The Black Sea SIERRA consortium assembles 7 organizations from 3 EU countries (RO, BG and IT) and from 2 non – EU countries (UA and TR) consisting of 1 R&D institute (COO - RO), 3 academies (RO, BG, UA) and 3 universities (TR, IT, RO) demonstrating a high-level expertise and providing the required infrastructure to support the project objectives implementation. The consortium is built on a strong and well-established network of partners, its composition reflects a concrete sense of complementarity and it provides an evidence of operational maturity and effectiveness and a well thought distribution of capacity and duties to assure the best outcomes and best practices are accomplished.
The Black Sea SIERRA project will prepare and adapt decision-makers' response capacity to current/emerging marine pollution, by coordinated cross-border response to armed conflict contamination.
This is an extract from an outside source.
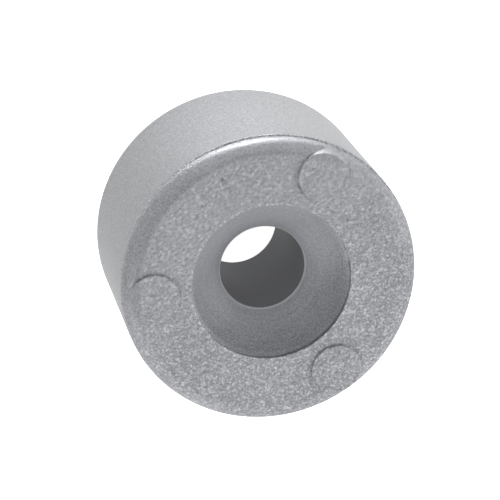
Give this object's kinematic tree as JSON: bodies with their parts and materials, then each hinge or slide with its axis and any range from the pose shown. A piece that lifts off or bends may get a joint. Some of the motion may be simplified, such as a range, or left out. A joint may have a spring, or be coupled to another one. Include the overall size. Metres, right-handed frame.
{
  "type": "sacrificial anode",
  "caption": "Round bolt-on sacrificial anode cast in zinc alloy, with a countersunk hole for its fixing screw and a flat back face.",
  "frame": {"origin": "centre of the flat back face, which seats on the protected metal; the part stands on this face", "axes": "+Z along the fixing screw, from the back face out through the countersunk front face; one ejector pad lies on the -X side"},
  "size_m": [0.038, 0.038, 0.023],
  "materials": {
    "cast_zinc": "as-cast zinc alloy, matte pale grey: fine grain on the barrel, coarse sparkling grain on the front face, darker and smoother in the screw seat"
  },
  "bodies": {
    "root": {"anode_casting": "cast_zinc"}
  },
  "joints": []
}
The consortium, by Black Sea (RO, BG, UA, TR) and Mediterranean experience (IT), lists two priorities:
• Identifying specific types of marine pollution, including war related contaminants, on an area of cca. 90,000 km2 along the Black Sea shoreline (territorial, international waters), tributary rivers, and lagoons; Quantifying added marine pollution from armed conflicts, by detecting new contaminants and by hotspot diachronic and synchronic assays of undisturbed core sediments (thru project risk maps); Detection/assay of novel hazardous substances: war-generated/emerging contaminants, microplastics, pesticides, to assess the impact/threats on key marine biodiversity; A map of underwater noise pollution will assess its impact on biodiversity (dolphins);
• The research in demand grants premises to the management plan and training curricula and outputs on armed conflict contribution to marine pollution; Providing a handbook on marine pollution assessment methodology and sources, including armed conflicts in the Black Sea region; Development of remedial measures to be implemented by competent authorities; Conducting training workshops and meetings with decisional stakeholders and policymakers to increase response capacity, and to optimize cooperation of Black Sea participant countries.